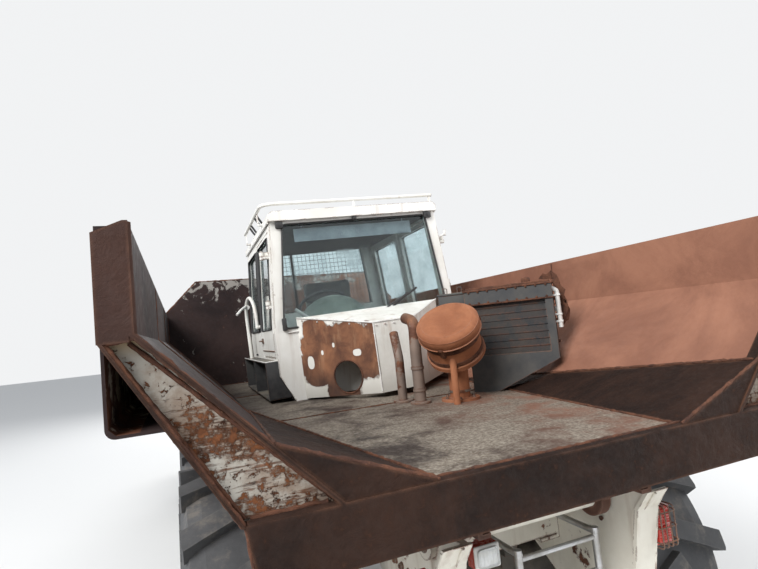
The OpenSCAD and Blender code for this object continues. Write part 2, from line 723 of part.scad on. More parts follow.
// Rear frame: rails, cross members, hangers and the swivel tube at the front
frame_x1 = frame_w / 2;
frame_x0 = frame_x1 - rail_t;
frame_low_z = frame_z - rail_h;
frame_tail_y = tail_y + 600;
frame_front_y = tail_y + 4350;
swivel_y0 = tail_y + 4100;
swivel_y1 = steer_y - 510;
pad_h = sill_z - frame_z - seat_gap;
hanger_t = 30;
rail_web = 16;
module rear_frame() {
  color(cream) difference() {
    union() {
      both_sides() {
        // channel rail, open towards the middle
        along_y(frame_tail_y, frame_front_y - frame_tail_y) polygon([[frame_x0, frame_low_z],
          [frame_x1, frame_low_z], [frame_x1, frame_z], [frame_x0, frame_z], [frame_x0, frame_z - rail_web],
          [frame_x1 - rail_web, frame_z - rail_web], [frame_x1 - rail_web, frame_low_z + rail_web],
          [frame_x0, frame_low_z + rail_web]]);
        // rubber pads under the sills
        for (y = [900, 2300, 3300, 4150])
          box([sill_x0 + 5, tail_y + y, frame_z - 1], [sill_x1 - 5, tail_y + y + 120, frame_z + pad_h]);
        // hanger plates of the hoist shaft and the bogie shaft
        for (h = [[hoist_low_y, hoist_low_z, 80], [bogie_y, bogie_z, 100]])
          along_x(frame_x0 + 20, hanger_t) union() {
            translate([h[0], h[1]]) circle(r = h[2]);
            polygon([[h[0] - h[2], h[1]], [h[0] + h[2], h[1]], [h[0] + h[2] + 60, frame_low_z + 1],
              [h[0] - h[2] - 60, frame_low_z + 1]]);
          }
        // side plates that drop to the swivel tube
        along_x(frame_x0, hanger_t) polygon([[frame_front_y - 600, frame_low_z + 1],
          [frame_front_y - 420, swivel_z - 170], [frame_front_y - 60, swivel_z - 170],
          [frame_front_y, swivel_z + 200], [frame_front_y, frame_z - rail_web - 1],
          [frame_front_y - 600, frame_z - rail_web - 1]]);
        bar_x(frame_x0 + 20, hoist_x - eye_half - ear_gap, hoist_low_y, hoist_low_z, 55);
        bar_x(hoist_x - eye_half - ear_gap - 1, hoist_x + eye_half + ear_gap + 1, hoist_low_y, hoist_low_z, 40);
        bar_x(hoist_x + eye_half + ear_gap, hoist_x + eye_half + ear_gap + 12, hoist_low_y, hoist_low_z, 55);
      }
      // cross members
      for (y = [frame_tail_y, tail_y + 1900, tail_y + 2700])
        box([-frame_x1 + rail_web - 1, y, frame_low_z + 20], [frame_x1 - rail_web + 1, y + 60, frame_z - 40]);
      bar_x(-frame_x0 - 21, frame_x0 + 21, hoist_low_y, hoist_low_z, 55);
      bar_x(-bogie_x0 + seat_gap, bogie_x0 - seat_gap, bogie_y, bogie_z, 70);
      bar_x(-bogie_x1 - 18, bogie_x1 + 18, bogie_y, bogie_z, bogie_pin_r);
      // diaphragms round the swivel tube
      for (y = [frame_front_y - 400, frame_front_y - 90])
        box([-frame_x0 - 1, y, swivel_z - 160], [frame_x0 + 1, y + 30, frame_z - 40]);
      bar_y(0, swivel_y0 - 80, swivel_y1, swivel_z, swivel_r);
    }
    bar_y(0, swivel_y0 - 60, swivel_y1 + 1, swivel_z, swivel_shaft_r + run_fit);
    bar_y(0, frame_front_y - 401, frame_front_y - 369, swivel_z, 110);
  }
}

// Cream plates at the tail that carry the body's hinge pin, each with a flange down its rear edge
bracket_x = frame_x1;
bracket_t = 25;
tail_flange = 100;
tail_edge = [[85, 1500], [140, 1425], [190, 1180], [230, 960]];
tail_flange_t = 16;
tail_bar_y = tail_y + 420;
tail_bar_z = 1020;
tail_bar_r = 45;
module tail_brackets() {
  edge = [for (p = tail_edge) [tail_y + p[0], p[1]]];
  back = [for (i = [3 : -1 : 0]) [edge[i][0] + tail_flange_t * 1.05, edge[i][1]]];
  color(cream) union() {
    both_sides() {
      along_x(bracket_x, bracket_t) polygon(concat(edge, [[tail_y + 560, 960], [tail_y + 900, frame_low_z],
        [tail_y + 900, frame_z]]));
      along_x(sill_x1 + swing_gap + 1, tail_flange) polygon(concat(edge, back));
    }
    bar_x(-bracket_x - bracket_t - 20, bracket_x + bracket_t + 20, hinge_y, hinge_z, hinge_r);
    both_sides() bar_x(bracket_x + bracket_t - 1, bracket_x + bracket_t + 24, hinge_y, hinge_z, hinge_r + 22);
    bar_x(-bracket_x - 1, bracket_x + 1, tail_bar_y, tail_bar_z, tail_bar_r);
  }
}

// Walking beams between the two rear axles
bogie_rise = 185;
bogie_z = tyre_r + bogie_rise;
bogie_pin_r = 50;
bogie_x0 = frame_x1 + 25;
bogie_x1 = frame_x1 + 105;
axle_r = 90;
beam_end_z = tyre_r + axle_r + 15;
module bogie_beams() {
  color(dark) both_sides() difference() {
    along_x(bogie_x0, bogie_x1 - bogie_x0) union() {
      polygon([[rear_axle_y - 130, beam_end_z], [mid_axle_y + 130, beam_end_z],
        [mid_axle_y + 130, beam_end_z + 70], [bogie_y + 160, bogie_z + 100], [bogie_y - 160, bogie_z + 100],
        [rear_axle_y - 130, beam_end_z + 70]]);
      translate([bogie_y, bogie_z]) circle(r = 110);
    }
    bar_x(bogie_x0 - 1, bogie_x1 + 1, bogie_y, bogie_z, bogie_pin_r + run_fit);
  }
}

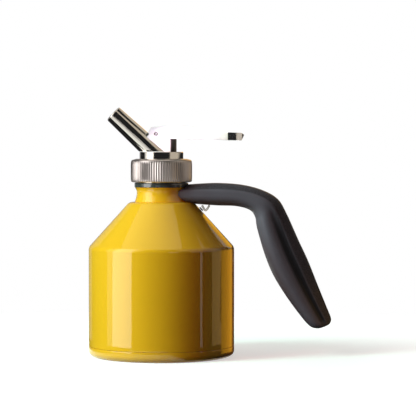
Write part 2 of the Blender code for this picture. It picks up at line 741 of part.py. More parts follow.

◇ ◇ ◇ ◇ ◇ ◇ ◇

> _Problem to solve_
Please output the entire listing exactly as it stands.

> _Problem solution_
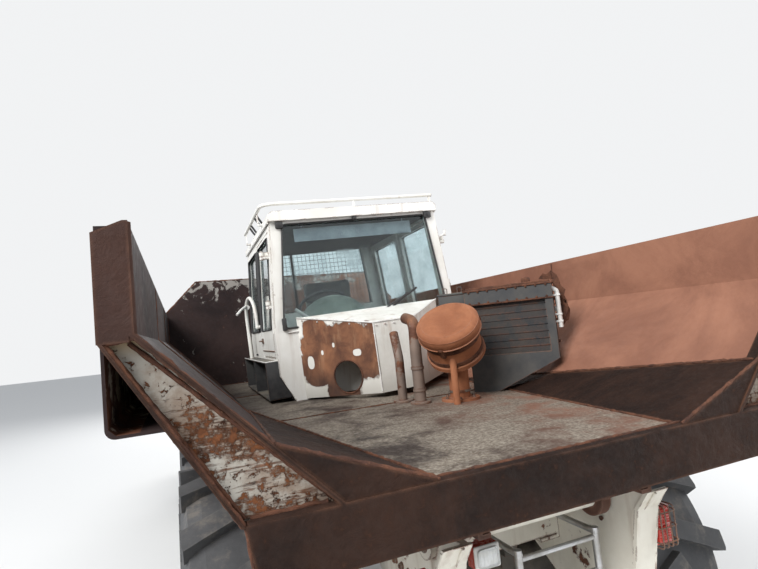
The OpenSCAD and Blender code for this object continues. Write part 2, from line 723 of part.scad on. More parts follow.
// Rear frame: rails, cross members, hangers and the swivel tube at the front
frame_x1 = frame_w / 2;
frame_x0 = frame_x1 - rail_t;
frame_low_z = frame_z - rail_h;
frame_tail_y = tail_y + 600;
frame_front_y = tail_y + 4350;
swivel_y0 = tail_y + 4100;
swivel_y1 = steer_y - 510;
pad_h = sill_z - frame_z - seat_gap;
hanger_t = 30;
rail_web = 16;
module rear_frame() {
  color(cream) difference() {
    union() {
      both_sides() {
        // channel rail, open towards the middle
        along_y(frame_tail_y, frame_front_y - frame_tail_y) polygon([[frame_x0, frame_low_z],
          [frame_x1, frame_low_z], [frame_x1, frame_z], [frame_x0, frame_z], [frame_x0, frame_z - rail_web],
          [frame_x1 - rail_web, frame_z - rail_web], [frame_x1 - rail_web, frame_low_z + rail_web],
          [frame_x0, frame_low_z + rail_web]]);
        // rubber pads under the sills
        for (y = [900, 2300, 3300, 4150])
          box([sill_x0 + 5, tail_y + y, frame_z - 1], [sill_x1 - 5, tail_y + y + 120, frame_z + pad_h]);
        // hanger plates of the hoist shaft and the bogie shaft
        for (h = [[hoist_low_y, hoist_low_z, 80], [bogie_y, bogie_z, 100]])
          along_x(frame_x0 + 20, hanger_t) union() {
            translate([h[0], h[1]]) circle(r = h[2]);
            polygon([[h[0] - h[2], h[1]], [h[0] + h[2], h[1]], [h[0] + h[2] + 60, frame_low_z + 1],
              [h[0] - h[2] - 60, frame_low_z + 1]]);
          }
        // side plates that drop to the swivel tube
        along_x(frame_x0, hanger_t) polygon([[frame_front_y - 600, frame_low_z + 1],
          [frame_front_y - 420, swivel_z - 170], [frame_front_y - 60, swivel_z - 170],
          [frame_front_y, swivel_z + 200], [frame_front_y, frame_z - rail_web - 1],
          [frame_front_y - 600, frame_z - rail_web - 1]]);
        bar_x(frame_x0 + 20, hoist_x - eye_half - ear_gap, hoist_low_y, hoist_low_z, 55);
        bar_x(hoist_x - eye_half - ear_gap - 1, hoist_x + eye_half + ear_gap + 1, hoist_low_y, hoist_low_z, 40);
        bar_x(hoist_x + eye_half + ear_gap, hoist_x + eye_half + ear_gap + 12, hoist_low_y, hoist_low_z, 55);
      }
      // cross members
      for (y = [frame_tail_y, tail_y + 1900, tail_y + 2700])
        box([-frame_x1 + rail_web - 1, y, frame_low_z + 20], [frame_x1 - rail_web + 1, y + 60, frame_z - 40]);
      bar_x(-frame_x0 - 21, frame_x0 + 21, hoist_low_y, hoist_low_z, 55);
      bar_x(-bogie_x0 + seat_gap, bogie_x0 - seat_gap, bogie_y, bogie_z, 70);
      bar_x(-bogie_x1 - 18, bogie_x1 + 18, bogie_y, bogie_z, bogie_pin_r);
      // diaphragms round the swivel tube
      for (y = [frame_front_y - 400, frame_front_y - 90])
        box([-frame_x0 - 1, y, swivel_z - 160], [frame_x0 + 1, y + 30, frame_z - 40]);
      bar_y(0, swivel_y0 - 80, swivel_y1, swivel_z, swivel_r);
    }
    bar_y(0, swivel_y0 - 60, swivel_y1 + 1, swivel_z, swivel_shaft_r + run_fit);
    bar_y(0, frame_front_y - 401, frame_front_y - 369, swivel_z, 110);
  }
}

// Cream plates at the tail that carry the body's hinge pin, each with a flange down its rear edge
bracket_x = frame_x1;
bracket_t = 25;
tail_flange = 100;
tail_edge = [[85, 1500], [140, 1425], [190, 1180], [230, 960]];
tail_flange_t = 16;
tail_bar_y = tail_y + 420;
tail_bar_z = 1020;
tail_bar_r = 45;
module tail_brackets() {
  edge = [for (p = tail_edge) [tail_y + p[0], p[1]]];
  back = [for (i = [3 : -1 : 0]) [edge[i][0] + tail_flange_t * 1.05, edge[i][1]]];
  color(cream) union() {
    both_sides() {
      along_x(bracket_x, bracket_t) polygon(concat(edge, [[tail_y + 560, 960], [tail_y + 900, frame_low_z],
        [tail_y + 900, frame_z]]));
      along_x(sill_x1 + swing_gap + 1, tail_flange) polygon(concat(edge, back));
    }
    bar_x(-bracket_x - bracket_t - 20, bracket_x + bracket_t + 20, hinge_y, hinge_z, hinge_r);
    both_sides() bar_x(bracket_x + bracket_t - 1, bracket_x + bracket_t + 24, hinge_y, hinge_z, hinge_r + 22);
    bar_x(-bracket_x - 1, bracket_x + 1, tail_bar_y, tail_bar_z, tail_bar_r);
  }
}

// Walking beams between the two rear axles
bogie_rise = 185;
bogie_z = tyre_r + bogie_rise;
bogie_pin_r = 50;
bogie_x0 = frame_x1 + 25;
bogie_x1 = frame_x1 + 105;
axle_r = 90;
beam_end_z = tyre_r + axle_r + 15;
module bogie_beams() {
  color(dark) both_sides() difference() {
    along_x(bogie_x0, bogie_x1 - bogie_x0) union() {
      polygon([[rear_axle_y - 130, beam_end_z], [mid_axle_y + 130, beam_end_z],
        [mid_axle_y + 130, beam_end_z + 70], [bogie_y + 160, bogie_z + 100], [bogie_y - 160, bogie_z + 100],
        [rear_axle_y - 130, beam_end_z + 70]]);
      translate([bogie_y, bogie_z]) circle(r = 110);
    }
    bar_x(bogie_x0 - 1, bogie_x1 + 1, bogie_y, bogie_z, bogie_pin_r + run_fit);
  }
}

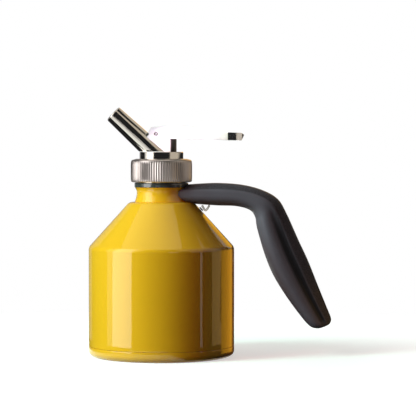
Write part 2 of the Blender code for this picture. It picks up at line 741 of part.py. More parts follow.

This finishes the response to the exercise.